Ефрейтор Семеняк посмотрел на остальных и вздохнул. Мол, и кому я это говорю. Как будто остальные взрослее. Парням хоть за двадцать, а радистки — только-только после школы…
— Да, война… Столько всего вокруг… Кажется, ничему удивляться не будешь, а оно еще каким-то неожиданным боком поворачивается… Одного сразу наповал, а другому, как кошке, все девять шкур снимет, а жить оставит.
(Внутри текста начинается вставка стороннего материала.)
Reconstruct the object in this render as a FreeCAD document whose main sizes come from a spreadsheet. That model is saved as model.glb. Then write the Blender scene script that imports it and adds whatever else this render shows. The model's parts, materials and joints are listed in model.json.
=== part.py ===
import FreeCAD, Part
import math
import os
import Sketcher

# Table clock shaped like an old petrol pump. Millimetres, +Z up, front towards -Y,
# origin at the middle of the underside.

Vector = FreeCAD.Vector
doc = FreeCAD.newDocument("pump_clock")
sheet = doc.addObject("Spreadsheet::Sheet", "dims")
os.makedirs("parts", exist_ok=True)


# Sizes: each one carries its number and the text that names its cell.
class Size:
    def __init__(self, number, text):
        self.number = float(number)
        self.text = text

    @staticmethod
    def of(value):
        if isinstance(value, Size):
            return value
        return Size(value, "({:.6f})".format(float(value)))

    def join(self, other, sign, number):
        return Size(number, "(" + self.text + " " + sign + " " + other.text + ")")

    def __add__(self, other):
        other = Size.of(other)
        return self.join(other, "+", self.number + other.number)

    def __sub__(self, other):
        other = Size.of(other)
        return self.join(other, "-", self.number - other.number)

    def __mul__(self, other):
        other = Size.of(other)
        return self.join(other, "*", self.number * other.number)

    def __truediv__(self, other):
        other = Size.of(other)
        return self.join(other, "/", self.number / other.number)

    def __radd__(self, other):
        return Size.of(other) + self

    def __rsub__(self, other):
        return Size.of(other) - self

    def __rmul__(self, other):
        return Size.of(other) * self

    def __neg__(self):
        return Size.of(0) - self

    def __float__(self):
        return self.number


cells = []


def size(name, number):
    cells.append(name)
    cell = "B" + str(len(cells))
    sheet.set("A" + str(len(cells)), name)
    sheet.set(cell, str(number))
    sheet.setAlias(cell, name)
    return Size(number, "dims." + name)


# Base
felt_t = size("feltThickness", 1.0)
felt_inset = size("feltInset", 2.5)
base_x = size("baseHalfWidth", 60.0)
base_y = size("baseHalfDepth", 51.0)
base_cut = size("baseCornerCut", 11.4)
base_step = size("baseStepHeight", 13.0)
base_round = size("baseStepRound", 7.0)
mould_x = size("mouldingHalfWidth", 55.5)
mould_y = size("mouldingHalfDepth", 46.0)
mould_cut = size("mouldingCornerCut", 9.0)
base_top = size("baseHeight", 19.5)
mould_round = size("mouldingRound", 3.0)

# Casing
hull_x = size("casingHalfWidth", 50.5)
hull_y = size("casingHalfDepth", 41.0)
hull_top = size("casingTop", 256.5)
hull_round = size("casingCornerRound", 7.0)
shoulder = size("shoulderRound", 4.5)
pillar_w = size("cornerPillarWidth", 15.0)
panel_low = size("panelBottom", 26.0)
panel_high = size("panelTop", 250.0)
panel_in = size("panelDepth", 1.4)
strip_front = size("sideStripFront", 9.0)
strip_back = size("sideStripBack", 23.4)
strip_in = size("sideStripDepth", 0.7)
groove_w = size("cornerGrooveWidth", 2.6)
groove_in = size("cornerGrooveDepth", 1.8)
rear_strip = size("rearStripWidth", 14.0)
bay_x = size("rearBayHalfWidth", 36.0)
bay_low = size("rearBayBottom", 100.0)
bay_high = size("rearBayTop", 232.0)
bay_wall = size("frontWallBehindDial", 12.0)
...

И поди, пойми, кому повезло больше?
— Это ты верно сказал, Олег… — Иван Гусев покосился на притихших и прислушивающихся к разговору радисток. — Нет уж, чем такие страсти, лучше поступить так, как наш командир.
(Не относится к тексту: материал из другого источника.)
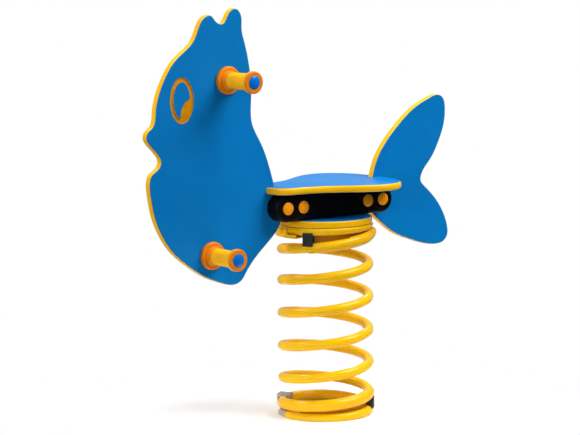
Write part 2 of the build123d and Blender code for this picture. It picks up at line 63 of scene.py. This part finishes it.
SKIN = 0.7 * MM

# (turns from the bottom tip, height of the wire's centre line)
COIL_HEIGHTS = [
    (0.0, 1.5),
    (0.5, 10.0),
    (0.75, 18.2),
    (1.0, 23.6),
    (1.25, 32.6),
    (1.5, 44.8),
    (2.0, 75.9),
    (6.0, 347.1),
    (6.5, 375.8),
    (7.0, 391.0),
    (7.5, 398.5),
]
BOTTOM_TIP_ANGLE = 142.2
# Places along the wire are counted in turns from the bottom tip.
# Each joint bends the wire around one station, over the reach to each side of it.
FLEX_STATIONS = [1.75, 2.45, 3.15, 3.85, 4.55, 5.25, 5.95]
FLEX_REACH = 0.35
RIGID_BOTTOM_END = 1.5
RIGID_TOP_START = 6.2
LAST_TURN = 7.5
RINGS_PER_TURN = 72
RING_POINTS = 28
TANGENT_STEP = 0.002

# The lowest tip of the wire has lost its paint. The attribute "bare" fades out along the wire.
BARE_TURNS = 0.085
BARE_LEVEL = 0.75
BARE_FADE = 25

# Where each sleeve and web starts and ends. The cut is how far the slanted start reaches.
LOWER_SLEEVE = (1.0, 1.5)
BACK_SLEEVE = (0.6, 0.925)
UPPER_SLEEVE = (6.184, 6.52)
UPPER_SLEEVE_CUT = 0.162
# The sleeve's last end flares, from the first to the second distance before it.
UPPER_SLEEVE_FLARE = 5 * MM
FLARE_TURNS = (0.06, 0.02)
FLARE_LIP = 0.9
FLARE_LIP_ANGLE = math.radians(38)
FLARE_LIP_SHARPNESS = 8
FLARE_BELLY = 0.6
FLARE_BELLY_ANGLE = math.radians(5)
FLARE_BELLY_SHARPNESS = 3
SLEEVE_START_ROUNDING = 0.5 * MM
SLEEVE_END_ROUNDING = 0.3 * MM
SLEEVE_SHARP_ANGLE = math.radians(50)

LOWER_WEB = (1.14, 1.45)
UPPER_WEB = (6.208, 6.49)
WEB_RADII = (80.5 * MM, 88 * MM)
WEB_STEPS = 8
THINNEST_WEB = 0.2 * MM

# Distances from the board's face to where the grips' flange colour fades out and their rim begins.
FLANGE_FADE = (14 * MM, 24 * MM)
RIM_FADE = (84 * MM, 88 * MM)

FLOOR_RADIUS = 0.55
FLOOR_POINTS = 96

# ---------------------------------------------------------------- colours
BLUE = (0.0, 0.175, 0.50)
BLUE_GRAIN = (0.02, 0.24, 0.62, 1.0)
YELLOW_CORE = (0.92, 0.50, 0.005)
CORE_STREAK = (0.80, 0.36, 0.002, 1.0)
ROUTED_CORE = (0.62, 0.25, 0.004)
SPRING_YELLOW = (0.90, 0.51, 0.003)
SPRING_DUST = (0.70, 0.40, 0.03, 1.0)
BARE_WIRE = (0.46, 0.36, 0.26)
SLEEVE_YELLOW = (0.88, 0.47, 0.004)
# The webs' dark brown is painted shade. It stands for yellow plastic lying in shade in the deep gap
# between the sleeve and the next turn.
WEB_PAINTED_SHADE = (0.42, 0.17, 0.003)
BEAM_BLACK = (0.003, 0.003, 0.004)
RUBBER_BLACK = (0.018, 0.018, 0.020)
ORANGE = (0.98, 0.32, 0.002)
GRIP = (0.98, 0.50, 0.002)
FLANGE = (0.80, 0.22, 0.002)
GRIME = (0.55, 0.17, 0.002, 1.0)
PLUG_BLUE = (0.0, 0.155, 0.62)
ZINC_DARK = (0.42, 0.43, 0.44, 1.0)
ZINC_LIGHT = (0.62, 0.63, 0.65, 1.0)
ZINC_STAIN = (0.50, 0.47, 0.43, 1.0)
WHITE = (1.0, 1.0, 1.0, 1.0)
PALE_FLOOR = (0.94, 0.94, 0.94, 1.0)


# ---------------------------------------------------------------- material kit
# Numbers of a Mix node's sockets for colours. It has others of the same names for other types.
MIX_FACTOR = 0
MIX_A = 6
MIX_B = 7
MIX_RESULT = 2


class Nodes:
    """A short way to build a material's nodes."""

    def __init__(self, name):
        self.material = bpy.data.materials.new(name)
        self.material.use_nodes = True
        self.tree = self.material.node_tree
        self.tree.nodes.clear()
        output = self.tree.nodes.new("ShaderNodeOutputMaterial")
        self.shader = self.tree.nodes.new("ShaderNodeBsdfPrincipled")
        self.link(self.shader.outputs[0], output.inputs[0])

    def link(self, a, b):
        self.tree.links.new(a, b)

    def put(self, socket, value):
        if isinstance(value, bpy.types.NodeSocket):
            self.link(value, socket)
        else:
            socket.default_value = value

    def set(self, **values):
        """Sets or links the shader's inputs. An underscore in a key stands for a space."""
        for key, value in values.items():
            self.put(self.shader.inputs[key.replace("_", " ")], value)

    def position(self):
        return self.tree.nodes.new("ShaderNodeTexCoord").outputs["Object"]

    def normal(self):
        return self.tree.nodes.new("ShaderNodeTexCoord").outputs["Normal"]

    def part(self, vector, letter):
        node = self.tree.nodes.new("ShaderNodeSeparateXYZ")
        self.link(vector, node.inputs[0])
        return node.outputs[letter]

    def math(self, operation, a, b=0.0):
        node = self.tree.nodes.new("ShaderNodeMath")
        node.operation = operation
        self.put(node.inputs[0], a)
        self.put(node.inputs[1], b)
        return node.outputs[0]

    def ramp(self, value, low, high, to_low=0.0, to_high=1.0):
        """A smooth step of value from low to high."""
        node = self.tree.nodes.new("ShaderNodeMapRange")
        node.interpolation_type = "SMOOTHSTEP"
        self.put(node.inputs["Value"], value)
        node.inputs["From Min"].default_value = low
        node.inputs["From Max"].default_value = high
        node.inputs["To Min"].default_value = to_low
        node.inputs["To Max"].default_value = to_high
        return node.outputs[0]

    def noise(self, vector, scale, detail, roughness=0.5):
        node = self.tree.nodes.new("ShaderNodeTexNoise")
        self.link(vector, node.inputs["Vector"])
        node.inputs["Scale"].default_value = scale
        node.inputs["Detail"].default_value = detail
        node.inputs["Roughness"].default_value = roughness
        return node.outputs["Fac"]

    def stretch(self, vector, scale):
        node = self.tree.nodes.new("ShaderNodeMapping")
        self.link(vector, node.inputs["Vector"])
        node.inputs["Scale"].default_value = scale
        return node.outputs[0]

    def cells(self, vector, scale):
        """A random colour for each cell of a Voronoi pattern."""
        node = self.tree.nodes.new("ShaderNodeTexVoronoi")
        self.link(vector, node.inputs["Vector"])
        node.inputs["Scale"].default_value = scale
        return node.outputs["Color"]

    def mix(self, factor, a, b):
        """A mix of two colours."""
        node = self.tree.nodes.new("ShaderNodeMix")
        node.data_type = "RGBA"
        self.put(node.inputs[MIX_FACTOR], factor)
        self.put(node.inputs[MIX_A], a)
        self.put(node.inputs[MIX_B], b)
        return node.outputs[MIX_RESULT]

    def bump(self, height, strength, distance, normal=None):
        node = self.tree.nodes.new("ShaderNodeBump")
        node.inputs["Strength"].default_value = strength
        node.inputs["Distance"].default_value = distance
        self.link(height, node.inputs["Height"])
        if normal is not None:
            self.link(normal, node.inputs["Normal"])
        return node.outputs[0]

    def attribute(self, name):
        node = self.tree.nodes.new("ShaderNodeAttribute")
        node.attribute_name = name
        return node.outputs["Fac"]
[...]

— Который? — уточнила Гордеева.
— Корнеев.
— И что же он сделал?
— Салаги. Об этом же весь фронт знает. Командир зарок дал. До победы никаких сигарет и женщин.
— Ну, не офицеры, а бабки базарные… — проворчал Семеняк. — Лишь бы языком молоть.
— Степаныч, расскажи, — попросили хором девчонки. — Ты же с Корнеевым давно вместе. А мы, слышали об этом, конечно, но ведь в пересудах и сплетнях правды с гулькин нос.
— От начала войны… — кивнул тот. — Ладно, скажу, как знаю. Все равно ведь не отстанете. Курить Николай не совсем бросил, а только когда не на задании. За линией фронта позволяет себе. Да вы и сами видели… А девушка у него есть. Даша Синичкина. И любовь промеж них большая. Факт. А все прочее — не моего и не вашего ума дело. Говорят, что у них ни-ни, до конца войны, но я свечку не держал и на этом точка. Желаете знать больше, спросите у него сами.